Corey Batoon (born October 1, 1968) is an American football coach and former player who is currently the defensive coordinator for the Missouri Tigers. He previously served as the defensive coordinator and safeties coach at South Alabama from 2021 to 2023.

==Playing career==
Batoon played safety at San Diego City Junior College from 1986 to 1987.

He transferred to Long Beach State, and played from 1988 to 1989.

===St. Bernard High School===
Batoon started his coaching career as defensive coordinator at St. Bernard High School in Playa Del Rey, CA from 1990 to 1991.

===Pierce College===
Batoon started his college coaching career as the defensive backs and special teams coach at Los Angeles Pierce College from 1991 to 1992.

===Saint Mary's (CA)===
From 1993 to 1995, Batoon served as the defensive backs coach and recruiting coordinator for the Saint Mary's Gaels.
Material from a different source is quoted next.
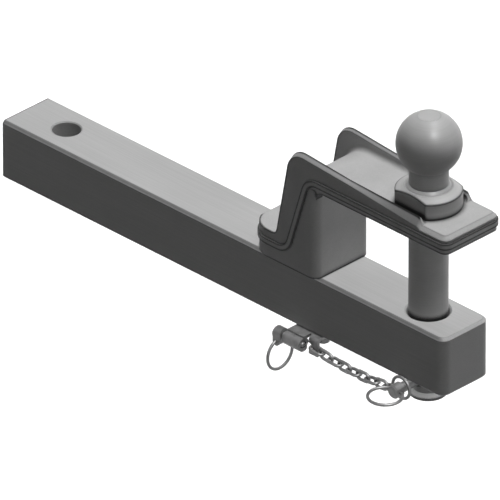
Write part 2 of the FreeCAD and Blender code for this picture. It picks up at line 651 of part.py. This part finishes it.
def bracket_screw(x):
    """Socket-head screw, up through the bar into the bracket."""
    low = BAR_BOTTOM + SCREW_RECESS
    seat = low + SCREW_HEAD_HEIGHT
    head = Part.makeCylinder(SCREW_HEAD_D / 2, SCREW_HEAD_HEIGHT, V(x, 0, low))
    rim = [e for e in head.Edges if abs(e.CenterOfMass.z - low) < 1e-6 and e.Closed]
    head = head.makeChamfer(SCREW_HEAD_CHAMFER, rim)
    shank = Part.makeCylinder(SCREW_D / 2, BAR_TOP + SCREW_BITE - seat, V(x, 0, seat))
    socket = hex_prism(SCREW_SOCKET_AF, SCREW_SOCKET_DEPTH, V(x, 0, low), V(0, 0, 1))
    return head.fuse(shank).cut(socket).removeSplitter()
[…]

===Central Missouri State===
In 1996, Batoon served as the secondary & special teams coordinator at Central Missouri State.

===Montana===
In 1997, Batoon served as the defensive line coach at Montana.

===Northern Arizona===
From 1998 to 2008, Batoon spent the next 11 years at Northern Arizona University, where he was an assistant head coach, defensive coordinator, secondary coach and special teams coordinator, where the Lumberjacks appeared in 3 FCS Playoffs. He developed the Lumberjacks into one of the top defensive units in the Big Sky Conference during his tenure there and built the reputation of NAU's elite defensive play.

===Arkansas State===
In 2009, Batoon was named the defensive backs and special teams coach at Arkansas State. During that year, the Red Wolves defensive was ranked number 1 in total defense and number 2 in passing defense in the Sun Belt Conference.

===Ole Miss===
On February 14, 2012, Batoon joined Hugh Freeze's new coaching staff as an assistant AD for player development.
On January 12, 2015, Batoon was promoted to the special teams coordinator and safeties coach. During his tenure at Ole Miss, Batoon helped to develop safeties Trae Elston and Mike Hilton, as Elston was named first team All-SEC, and Hilton was named second team All-SEC. During Batoon's tenure as the special teams coordinator, the Rebels special teams had a top 32 punt return and kick return defense and sophomore kicker Gary Wunderlich set a school record, going 63-of-63 on PATs.

===Florida Atlantic===
On December 30, 2016, Batoon joined Lane Kiffin's staff at Florida Atlantic as the safeties coach, special teams coach and the co-defensive coordinator. Florida Atlantic had one of the biggest turnaround seasons in college football that year, going from a 3–9 team in 2016 to a 11–3 record in 2017, winning the Conference USA Championship and the Boca Raton Bowl. The Owls defense that year ranked 21st nationally in yards allowed per game, 22nd in points allowed per game, 17th in passing yards allowed per game, and 21st in total interceptions.

===Hawaii===
On December 29, 2017, Batoon was named the defensive coordinator and safeties coach at Hawaii. In his first season with Hawaii in 2018, the team finished 8–6 after earning a bid to the Hawaii Bowl. During his second season, the Rainbow Warriors had improved with a 10–5 record, winning the Mountain West Conference West Division title and earning a berth in the league championship game and defeating BYU in the Hawaii Bowl. During those two seasons, seven individuals garnered all-Mountain West recognition.

===Liberty===
On January 31, 2020, Batoon was named as the safeties coach at Liberty. During his tenure at Liberty, the team finished 10–1 overall and defeated Coastal Carolina in the Cure Bowl.

===South Alabama===
On December 21, 2020, Batoon was named as the defensive coordinator and safeties coach at South Alabama, joining Kane Wommack's new coaching staff. During his first season with the Jaguars, he was named as a nominee of the Broyles Award, after the team allowed the fewest rushing and total offense yards since the program moved up to the NCAA Football Bowl Subdivision level in 2012.

===Missouri===
On January 26, 2024, Batoon was hired as the defensive coordinator at Missouri.

== Personal life ==
Batoon and his wife, Stacy, have two daughters, Brandy and Summer.